What Is Considered a Good Interest Rate?

Interest rates are crucial in financial decisions, impacting everything from mortgages to credit cards. But what exactly is considered a “good” interest rate? Understanding this can help you save money, make informed choices, and achieve financial goals. Let’s dive into the factors defining a reasonable interest rate and how to secure one.
Understanding Interest Rates
What Is an Interest Rate?
An interest rate is the cost of borrowing money, expressed as a percentage of the loan amount. It determines how much extra you’ll pay in addition to the principal amount borrowed. For savers, it represents the earnings on their deposits over time.
Types of Interest Rates
- Fixed Rates: Stay constant throughout the loan term, offering predictability.
- Variable Rates: Based on market conditions, which can either lower or increase your costs.
- APR (Annual Percentage Rate): This rate includes the interest rate and any additional fees, giving a more comprehensive view of borrowing costs.
Factors That Influence Interest Rates
Several factors can affect the interest rate you’re offered:
- Economic Conditions: Interest rates often rise in strong economies and drop during downturns.

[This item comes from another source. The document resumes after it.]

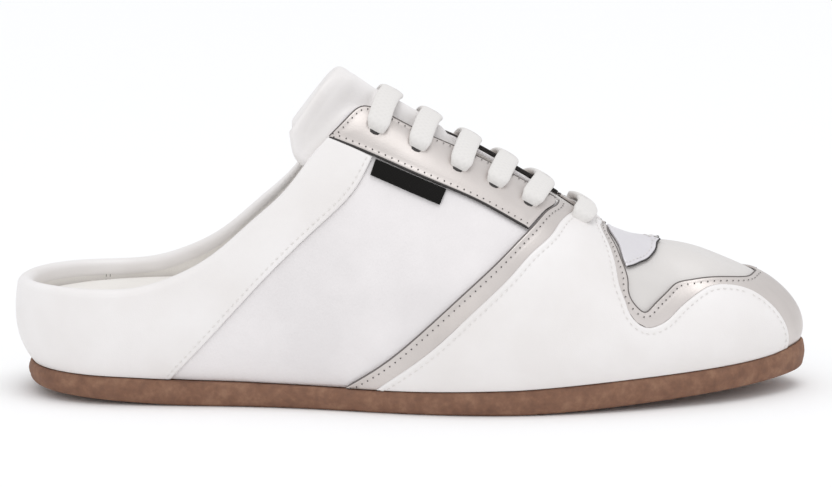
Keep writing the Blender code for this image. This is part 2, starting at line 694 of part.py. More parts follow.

- Creditworthiness: Lenders assess your credit score to determine risk, with higher scores usually securing lower rates.
- Loan Term and Amount: Shorter terms often have lower rates, while higher loan amounts may lead to competitive offers.
- Type of Loan: Different loans, such as mortgages, auto, and personal loans, have unique rate benchmarks.
How to Determine a Good Interest Rate
Benchmarks for Different Types of Loans
Understanding typical interest rates can help you identify competitive offers:
- Reasonable Rates for Mortgages: According to recent trends, a 30-year fixed mortgage rate below 6% is generally considered good. However, rates fluctuate based on economic factors and personal credit profiles.
- Reasonable Rates for Auto Loans: A rate under 5% for a new car loan and under 6% for a used car loan is considered favorable, especially for borrowers with excellent credit.
- Reasonable Rates for Personal Loans: A rate below 10% is typically considered competitive for personal loans, though higher rates may apply to those with lower credit scores.
- Reasonable Rates for Credit Cards: Credit cards often have higher rates, but anything below 15% for standard purchases can be considered a good deal.
Comparing Fixed vs. Variable Rates
Fixed rates provide consistency, while variable rates might save you money in the short term but carry more risk. The choice depends on your financial stability and risk tolerance.
Credit Scores and Their Impact on Interest Rates
Credit scores play a significant role in determining your rate:
- Excellent Credit (750+): Unlocks the best rates across all loan types.
- Good Credit (700-749): Offers competitive rates but may lack the absolute lowest options.
- Fair Credit (650-699): Results in higher rates, though improvements can lead to better deals.
- Poor Credit (Below 650): Often associated with subprime rates.
Tips for Securing a Good Interest Rate
Improving Your Credit Score
- Pay bills on time to avoid late fees.
- Reduce outstanding debt to improve your debt-to-income ratio.
- Check your credit report for errors and dispute inaccuracies.
Shopping Around for Lenders
Compare offers from multiple lenders, including credit unions like UCCU, which often provide lower rates for members.
Choosing the Right Loan Term
Shorter loan terms generally come with lower rates but higher monthly payments. Assess your budget to find the right balance.
Common Mistakes to Avoid When Evaluating Interest Rates
Ignoring Fees and Hidden Costs
A seemingly low interest rate might come with hidden fees. Always review the APR to get the whole picture.
Not Reviewing APR vs. Interest Rate
The APR accounts for fees, while the interest rate only covers borrowing costs. Comparing both can prevent surprises.
Falling for “Too Good to Be True” Rates
Some lenders advertise ultra-low rates that only apply under particular conditions. Always read the fine print.
Current Trends in Interest Rates
Economic Factors Affecting Rates
Economic growth, inflation, and Federal Reserve policies directly influence interest rates. For example, periods of high inflation typically lead to rising rates.
Predictions for Future Interest Rates
With economic shifts, experts anticipate fluctuations in the coming years. Staying informed about these trends can help you plan major financial decisions.
How UCCU Can Help You Lock in a Good Interest Rate
At UCCU, we pride ourselves on offering competitive rates tailored to your financial needs. Whether you’re shopping for a mortgage, auto loan, or personal loan, our team is here to help.
Competitive Rates on Loans
UCCU provides some of the most attractive loan rates in the market, designed to fit your lifestyle and goals.
Financial Tools and Resources
From loan calculators to credit score resources, UCCU equips you with everything needed to make informed decisions.
Expert Financial Advice
Our financial advisors are ready to guide you through the process, ensuring you understand your options and choose the best action.
Finding the Right Interest Rate for You
Understanding what is considered a reasonable interest rate can save you money and stress. By improving your credit score, comparing offers, and leveraging resources from institutions like UCCU, you can secure favorable rates for your financial goals.